*What is expected*.
What follows is a listing; give it again exactly, in its entirety.

▼▼▼

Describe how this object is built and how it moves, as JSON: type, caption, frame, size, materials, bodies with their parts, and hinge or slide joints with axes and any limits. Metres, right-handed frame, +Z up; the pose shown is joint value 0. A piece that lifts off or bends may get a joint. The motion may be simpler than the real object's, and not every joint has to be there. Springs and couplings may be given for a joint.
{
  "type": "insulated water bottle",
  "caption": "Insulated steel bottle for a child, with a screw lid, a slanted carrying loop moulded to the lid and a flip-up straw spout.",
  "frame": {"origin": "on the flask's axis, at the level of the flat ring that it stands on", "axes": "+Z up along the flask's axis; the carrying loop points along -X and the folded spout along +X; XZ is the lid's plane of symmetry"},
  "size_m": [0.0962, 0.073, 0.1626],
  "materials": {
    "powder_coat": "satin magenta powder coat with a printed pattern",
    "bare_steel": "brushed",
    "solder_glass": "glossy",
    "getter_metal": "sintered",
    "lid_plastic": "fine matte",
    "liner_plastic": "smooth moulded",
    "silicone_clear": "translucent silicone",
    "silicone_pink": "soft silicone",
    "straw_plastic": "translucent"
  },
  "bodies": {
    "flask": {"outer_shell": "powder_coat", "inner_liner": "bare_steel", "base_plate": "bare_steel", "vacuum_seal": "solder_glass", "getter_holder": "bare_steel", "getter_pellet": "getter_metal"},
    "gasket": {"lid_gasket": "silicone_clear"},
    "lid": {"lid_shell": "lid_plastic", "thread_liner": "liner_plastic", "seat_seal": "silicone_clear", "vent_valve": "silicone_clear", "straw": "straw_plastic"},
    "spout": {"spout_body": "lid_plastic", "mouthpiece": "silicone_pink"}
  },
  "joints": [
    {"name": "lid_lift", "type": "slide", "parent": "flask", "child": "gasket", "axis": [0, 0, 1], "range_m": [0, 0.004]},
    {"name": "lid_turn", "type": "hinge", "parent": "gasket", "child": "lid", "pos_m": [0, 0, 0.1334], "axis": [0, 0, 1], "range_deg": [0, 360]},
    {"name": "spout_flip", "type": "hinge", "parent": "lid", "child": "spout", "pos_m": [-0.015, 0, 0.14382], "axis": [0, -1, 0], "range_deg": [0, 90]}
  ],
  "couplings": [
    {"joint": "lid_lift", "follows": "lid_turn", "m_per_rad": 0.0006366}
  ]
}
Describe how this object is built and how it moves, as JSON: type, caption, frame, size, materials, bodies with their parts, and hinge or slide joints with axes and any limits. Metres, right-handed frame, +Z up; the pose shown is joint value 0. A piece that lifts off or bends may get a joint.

▲▲▲

*Expected answer*.
Describe how this object is built and how it moves, as JSON: type, caption, frame, size, materials, bodies with their parts, and hinge or slide joints with axes and any limits. Metres, right-handed frame, +Z up; the pose shown is joint value 0. A piece that lifts off or bends may get a joint. The motion may be simpler than the real object's, and not every joint has to be there. Springs and couplings may be given for a joint.
{
  "type": "insulated water bottle",
  "caption": "Insulated steel bottle for a child, with a screw lid, a slanted carrying loop moulded to the lid and a flip-up straw spout.",
  "frame": {"origin": "on the flask's axis, at the level of the flat ring that it stands on", "axes": "+Z up along the flask's axis; the carrying loop points along -X and the folded spout along +X; XZ is the lid's plane of symmetry"},
  "size_m": [0.0962, 0.073, 0.1626],
  "materials": {
    "powder_coat": "satin magenta powder coat with a printed pattern",
    "bare_steel": "brushed",
    "solder_glass": "glossy",
    "getter_metal": "sintered",
    "lid_plastic": "fine matte",
    "liner_plastic": "smooth moulded",
    "silicone_clear": "translucent silicone",
    "silicone_pink": "soft silicone",
    "straw_plastic": "translucent"
  },
  "bodies": {
    "flask": {"outer_shell": "powder_coat", "inner_liner": "bare_steel", "base_plate": "bare_steel", "vacuum_seal": "solder_glass", "getter_holder": "bare_steel", "getter_pellet": "getter_metal"},
    "gasket": {"lid_gasket": "silicone_clear"},
    "lid": {"lid_shell": "lid_plastic", "thread_liner": "liner_plastic", "seat_seal": "silicone_clear", "vent_valve": "silicone_clear", "straw": "straw_plastic"},
    "spout": {"spout_body": "lid_plastic", "mouthpiece": "silicone_pink"}
  },
  "joints": [
    {"name": "lid_lift", "type": "slide", "parent": "flask", "child": "gasket", "axis": [0, 0, 1], "range_m": [0, 0.004]},
    {"name": "lid_turn", "type": "hinge", "parent": "gasket", "child": "lid", "pos_m": [0, 0, 0.1334], "axis": [0, 0, 1], "range_deg": [0, 360]},
    {"name": "spout_flip", "type": "hinge", "parent": "lid", "child": "spout", "pos_m": [-0.015, 0, 0.14382], "axis": [0, -1, 0], "range_deg": [0, 90]}
  ],
  "couplings": [
    {"joint": "lid_lift", "follows": "lid_turn", "m_per_rad": 0.0006366}
  ]
}
Describe how this object is built and how it moves, as JSON: type, caption, frame, size, materials, bodies with their parts, and hinge or slide joints with axes and any limits. Metres, right-handed frame, +Z up; the pose shown is joint value 0. A piece that lifts off or bends may get a joint.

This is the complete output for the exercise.